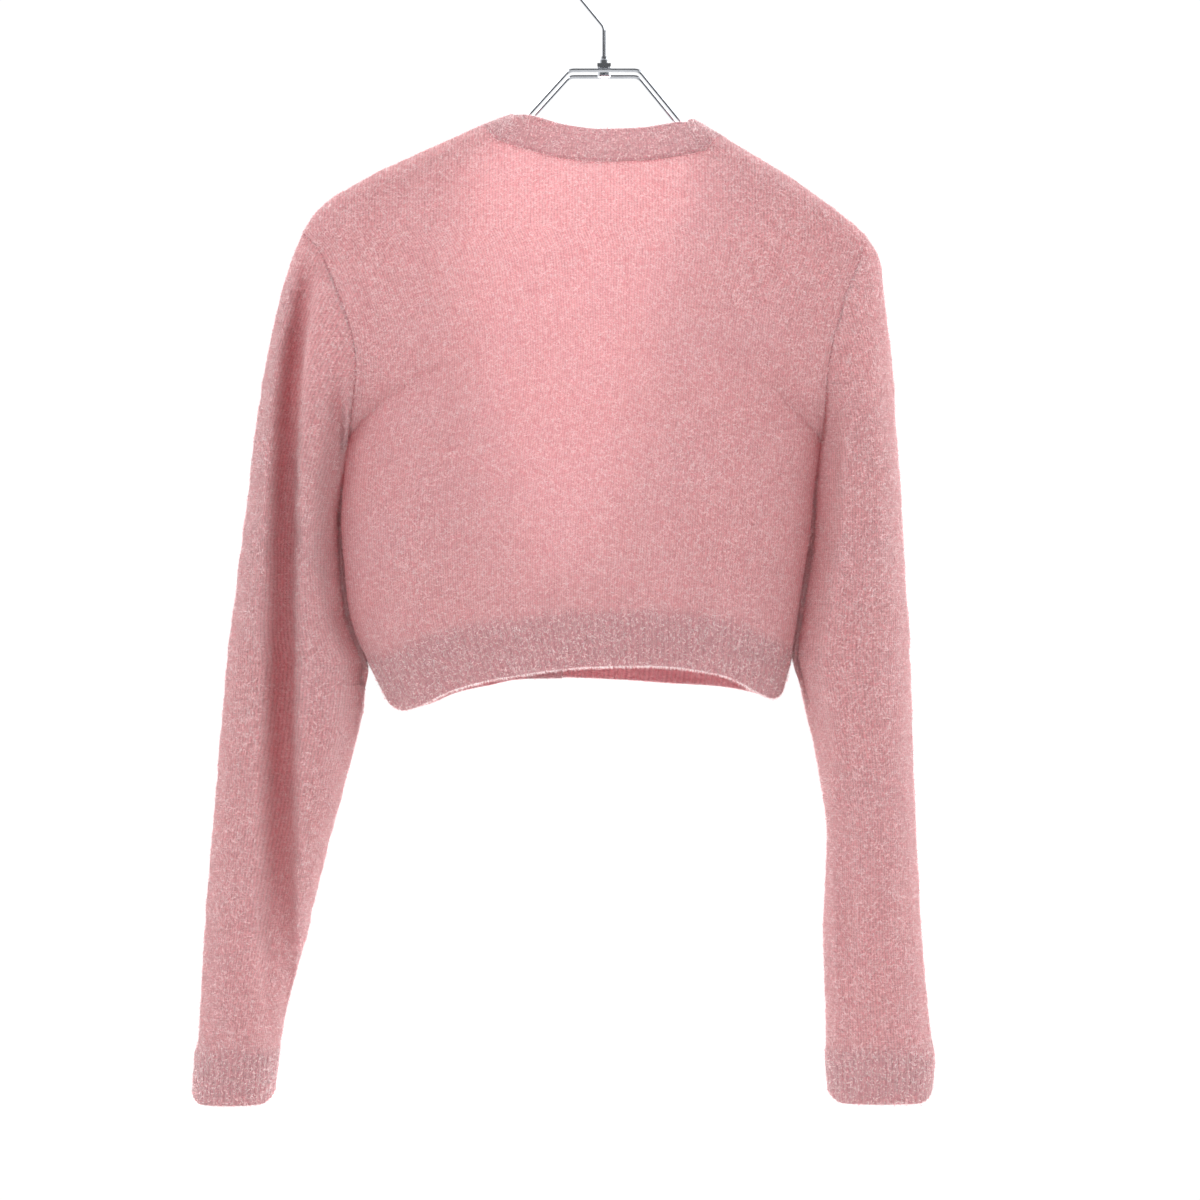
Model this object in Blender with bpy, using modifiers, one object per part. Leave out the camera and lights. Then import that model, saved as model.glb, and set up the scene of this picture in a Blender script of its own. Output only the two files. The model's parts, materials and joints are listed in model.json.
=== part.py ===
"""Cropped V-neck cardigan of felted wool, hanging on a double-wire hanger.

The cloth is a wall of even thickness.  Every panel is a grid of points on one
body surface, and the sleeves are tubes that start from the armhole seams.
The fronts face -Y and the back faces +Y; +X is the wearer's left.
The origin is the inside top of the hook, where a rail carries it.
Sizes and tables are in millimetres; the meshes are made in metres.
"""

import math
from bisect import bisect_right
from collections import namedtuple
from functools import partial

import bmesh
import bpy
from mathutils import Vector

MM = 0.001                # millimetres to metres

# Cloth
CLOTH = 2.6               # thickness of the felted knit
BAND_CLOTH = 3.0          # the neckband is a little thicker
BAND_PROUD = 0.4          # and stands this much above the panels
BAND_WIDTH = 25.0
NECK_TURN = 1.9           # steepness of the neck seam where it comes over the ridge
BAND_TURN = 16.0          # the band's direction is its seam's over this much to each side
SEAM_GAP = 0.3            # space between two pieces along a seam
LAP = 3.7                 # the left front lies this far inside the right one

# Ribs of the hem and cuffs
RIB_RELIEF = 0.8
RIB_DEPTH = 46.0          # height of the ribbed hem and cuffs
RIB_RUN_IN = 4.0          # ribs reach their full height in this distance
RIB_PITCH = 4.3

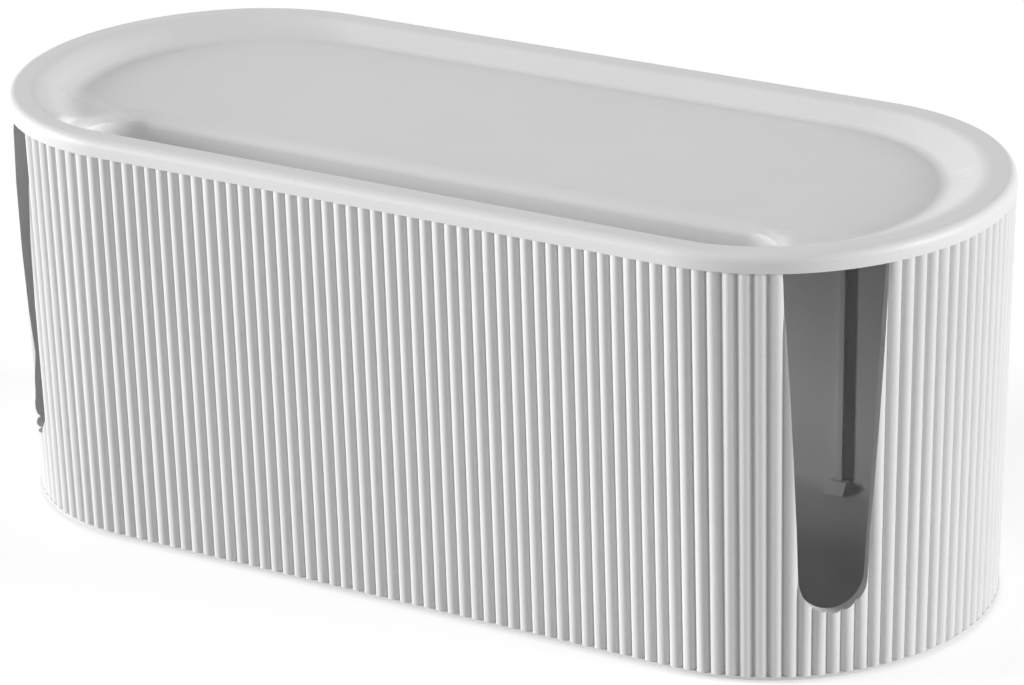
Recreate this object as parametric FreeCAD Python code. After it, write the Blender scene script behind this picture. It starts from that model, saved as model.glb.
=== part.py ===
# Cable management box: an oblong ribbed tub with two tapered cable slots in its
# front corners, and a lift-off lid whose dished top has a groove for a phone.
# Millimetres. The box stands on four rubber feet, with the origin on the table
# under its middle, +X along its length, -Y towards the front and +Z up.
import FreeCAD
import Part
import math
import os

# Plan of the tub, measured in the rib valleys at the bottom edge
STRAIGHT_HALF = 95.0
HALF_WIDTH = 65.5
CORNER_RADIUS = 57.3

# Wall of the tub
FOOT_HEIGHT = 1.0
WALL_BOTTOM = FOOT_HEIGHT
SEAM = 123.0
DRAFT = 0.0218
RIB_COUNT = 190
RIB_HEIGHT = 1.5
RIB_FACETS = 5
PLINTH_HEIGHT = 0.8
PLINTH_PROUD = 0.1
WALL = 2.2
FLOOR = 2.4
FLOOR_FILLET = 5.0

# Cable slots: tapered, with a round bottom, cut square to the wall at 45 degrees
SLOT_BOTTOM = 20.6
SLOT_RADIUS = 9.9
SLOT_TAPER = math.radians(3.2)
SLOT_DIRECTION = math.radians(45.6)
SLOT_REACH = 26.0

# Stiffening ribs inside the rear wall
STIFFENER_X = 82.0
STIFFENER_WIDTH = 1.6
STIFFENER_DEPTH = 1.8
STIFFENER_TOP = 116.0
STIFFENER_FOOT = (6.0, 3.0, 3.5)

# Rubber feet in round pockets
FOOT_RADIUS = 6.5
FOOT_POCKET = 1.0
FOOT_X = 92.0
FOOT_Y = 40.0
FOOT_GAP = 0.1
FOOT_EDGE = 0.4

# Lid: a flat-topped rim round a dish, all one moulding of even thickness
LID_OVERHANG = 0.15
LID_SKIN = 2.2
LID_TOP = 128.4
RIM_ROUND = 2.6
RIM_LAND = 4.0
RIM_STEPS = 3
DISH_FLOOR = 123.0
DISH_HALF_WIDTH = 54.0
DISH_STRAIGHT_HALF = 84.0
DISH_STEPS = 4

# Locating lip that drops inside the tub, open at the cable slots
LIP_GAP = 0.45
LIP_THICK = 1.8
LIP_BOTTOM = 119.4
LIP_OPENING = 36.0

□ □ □

▶ **WHAT YOU HAVE TO DO**
From the records above, pull out each line that has "import".

▶ **TASK SOLUTION**
Model this object in Blender with bpy, using modifiers, one object per part. Leave out the camera and lights. Then import that model, saved as model.glb, and set up the scene of this picture in a Blender script of its own. Output only the two files. The model's parts, materials and joints are listed in model.json.
import math
from bisect import bisect_right
from collections import namedtuple
from functools import partial
import bmesh
import bpy
from mathutils import Vector
import FreeCAD
import Part
import math
import os